Weizenbaum further observed that many (including his own secretary) would only use the program if they were left alone in a room with a connection to it. However, his "shocked" reaction missed the point: His software had provided users with the opportunity to converse with themselves about their problems, thus satisfying Rogers' hypothesis that conversation-with-self (as in Mead's serious thought) provided the best path to working through those problems. Eliza offered the first technology-based secularization of prayer.

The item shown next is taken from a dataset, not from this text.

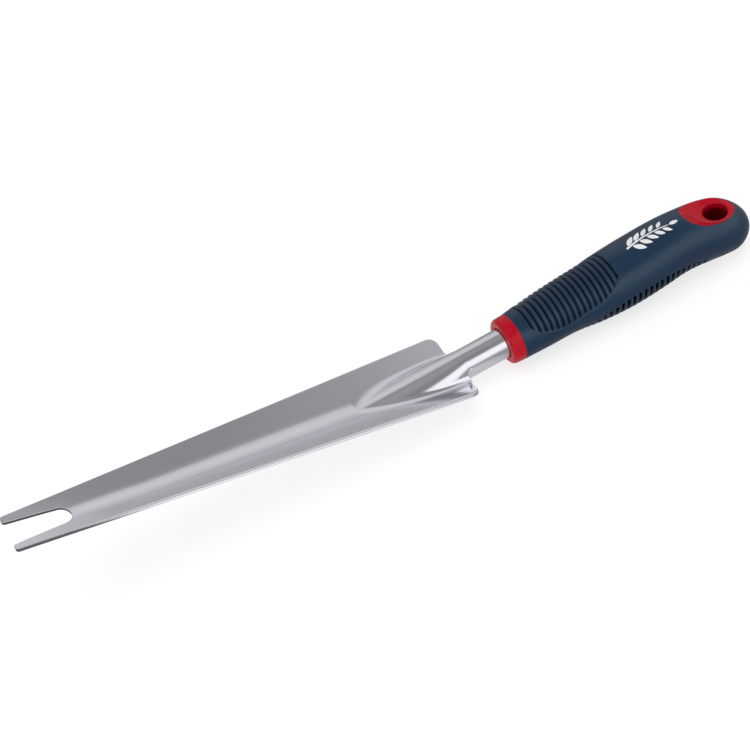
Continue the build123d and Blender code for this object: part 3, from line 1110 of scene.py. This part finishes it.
def make_world():
    """Light tent: bright soft walls, a darker horizon and a dark opening overhead."""
    world = bpy.data.worlds.new("studio")
    bpy.context.scene.world = world
    world.use_nodes = True
    tree = world.node_tree
    background = tree.nodes["Background"]
    place = tree.nodes.new("ShaderNodeTexCoord")
    parts = tree.nodes.new("ShaderNodeSeparateXYZ")
    tree.links.new(place.outputs["Generated"], parts.inputs["Vector"])

    def height_curve(stops):
        lift = tree.nodes.new("ShaderNodeMapRange")
        lift.inputs["From Min"].default_value = -1
        tree.links.new(parts.outputs["Z"], lift.inputs["Value"])
        curve = tree.nodes.new("ShaderNodeValToRGB")
        set_ramp(curve, [((height + 1) / 2, value) for height, value in stops])
        tree.links.new(lift.outputs["Result"], curve.inputs["Fac"])
        return curve.outputs["Color"]

    side = tree.nodes.new("ShaderNodeMapRange")
    side.interpolation_type = "SMOOTHSTEP"
    side.inputs["From Min"].default_value = -side_blend
    side.inputs["From Max"].default_value = side_blend
    tree.links.new(parts.outputs["Y"], side.inputs["Value"])
    walls = tree.nodes.new("ShaderNodeMix")
    walls.data_type = "RGBA"
    tree.links.new(side.outputs["Result"], walls.inputs["Factor"])
    tree.links.new(height_curve(near_studio), walls.inputs["A"])
    tree.links.new(height_curve(far_studio), walls.inputs["B"])
    seen = tree.nodes.new("ShaderNodeLightPath")
    backdrop = tree.nodes.new("ShaderNodeMix")
    backdrop.data_type = "RGBA"
    backdrop.inputs["B"].default_value = backdrop_white
    tree.links.new(seen.outputs["Is Camera Ray"], backdrop.inputs["Factor"])
    tree.links.new(walls.outputs["Result"], backdrop.inputs["A"])
    tree.links.new(backdrop.outputs["Result"], background.inputs["Color"])


def make_light(name, place, aim, size, watts):
    """A large soft lamp that lights the floor and the handle but isn't mirrored in the steel."""
    data = bpy.data.lights.new(name, "AREA")
    data.shape = "DISK"
    data.size = size * MM
    data.energy = watts
    lamp = bpy.data.objects.new(name, data)
    bpy.context.scene.collection.objects.link(lamp)
    lamp.location = Vector(place) * MM
    lamp.rotation_mode = "QUATERNION"
    lamp.rotation_quaternion = (Vector(aim) - Vector(place)).to_track_quat("-Z", "Y")
    lamp.visible_glossy = False
    lamp.visible_camera = False


# ---------------------------------------------------------------- camera
camera_aim = Vector((-168.70, 24.96, -6.47))
camera_distance = 780.0
camera_azimuth = radians(-19.11)
camera_elevation = radians(46.55)
camera_roll = radians(-14.27)
camera_lens = 83.66
camera_sensor = 36
camera_clip = (0.01, 50)        # metres


def make_camera():
    data = bpy.data.cameras.new("camera")
    data.lens = camera_lens
    data.sensor_width = camera_sensor
    data.clip_start, data.clip_end = camera_clip
    camera = bpy.data.objects.new("camera", data)
    bpy.context.scene.collection.objects.link(camera)
    level = cos(camera_elevation)
    back = Vector((sin(camera_azimuth) * level, -cos(camera_azimuth) * level, sin(camera_elevation)))
    turned = (-back).to_track_quat("-Z", "Y").to_matrix().to_4x4() @ Matrix.Rotation(camera_roll, 4, "Z")
    camera.matrix_world = Matrix.Translation((camera_aim + camera_distance * back) * MM) @ turned
    bpy.context.scene.camera = camera


# ================================================================ the tool
def dress(node, material):
    """Gives a hidden CAD node its only material."""
    node.data.materials.clear()
    node.data.materials.append(material)


make_blade(steel("polished_steel", (0.72, 0.71, 0.77), (0.78, 0.77, 0.83), (0.07, 0.14)))
make_core(
    moulded(
        "gloss_red",
        dark=(0.41, 0.001, 0.012),
        light=(0.47, 0.002, 0.016),
        roughness=(0.16, 0.24),
        shine=0.18,
        grain=1500,
        relief=0.04,
        # colour of the painted shade in the bore
        painted_shade_colour=(0.13, 0.0005, 0.004),
    )
)
make_grip(
    moulded(
        "navy_soft_grip",
        dark=(0.002, 0.016, 0.046),
        light=(0.004, 0.021, 0.057),
        roughness=(0.26, 0.38),
        shine=0.55,
        grain=3500,
        relief=0.25,
        # colour of the painted shade in the rib grooves, slots and the walls under the openings' edges
        painted_shade_colour=(0.001, 0.002, 0.003),
        tint=(0.75, 0.95, 1.0),
    )
)
make_mark(
    moulded(
        "white_ink",
        dark=(0.72, 0.73, 0.74),
        light=(0.84, 0.84, 0.85),
        roughness=(0.45, 0.60),
        shine=0.40,
        grain=4000,
        relief=0.20,
    )
)
drawn_wire = steel("drawn_wire", (0.55, 0.55, 0.56), (0.62, 0.62, 0.63), (0.28, 0.40))
dress(frame["nodes"]["retaining_pin"], drawn_wire)
dress(
    frame["nodes"]["neck_plug"],
    moulded(
        "black_plug",
        dark=(0.010, 0.010, 0.011),
        light=(0.018, 0.018, 0.019),
        roughness=(0.40, 0.55),
        shine=0.40,
        grain=2500,
        relief=0.30,
    ),
)

make_floor()
make_world()
make_light("overhead", (-170, -150, 1500), (-170, 0, 0), 1400, 8)
make_camera()
bpy.context.scene.view_settings.view_transform = "Standard"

Once we recognize that communicating with God is more like conversation-with-self than like an actual dialog, we appreciate that there is no reason to expect God to reply, so to speak. We can thus put down our thoughts on a piece of paper and cram that paper into the remaining wall at the site of the ruins of the Jerusalem Temple (the "Wailing Wall"); and I remember that, when fax technology became a commonplace, those who looked after the site of the wall set up a fax machine. You could send off a fax to that machine; and someone "on site" would take care of "delivering it to the Wall," so to speak. All van der Dong has done is replace fax technology with voice mail technology and circumvented the need for the Wall. I can see why those who attribute "divine power" to the Wall could take offense; but, once we understand (as Barnes did) the real nature of prayer, there is nothing particularly radical about leaving a message on "God's cell phone." For all we know, van der Dong's installation may revive an appreciation of the true nature of prayer; and, viewed in the context of those "priorities of modern life," would that be such a bad thing?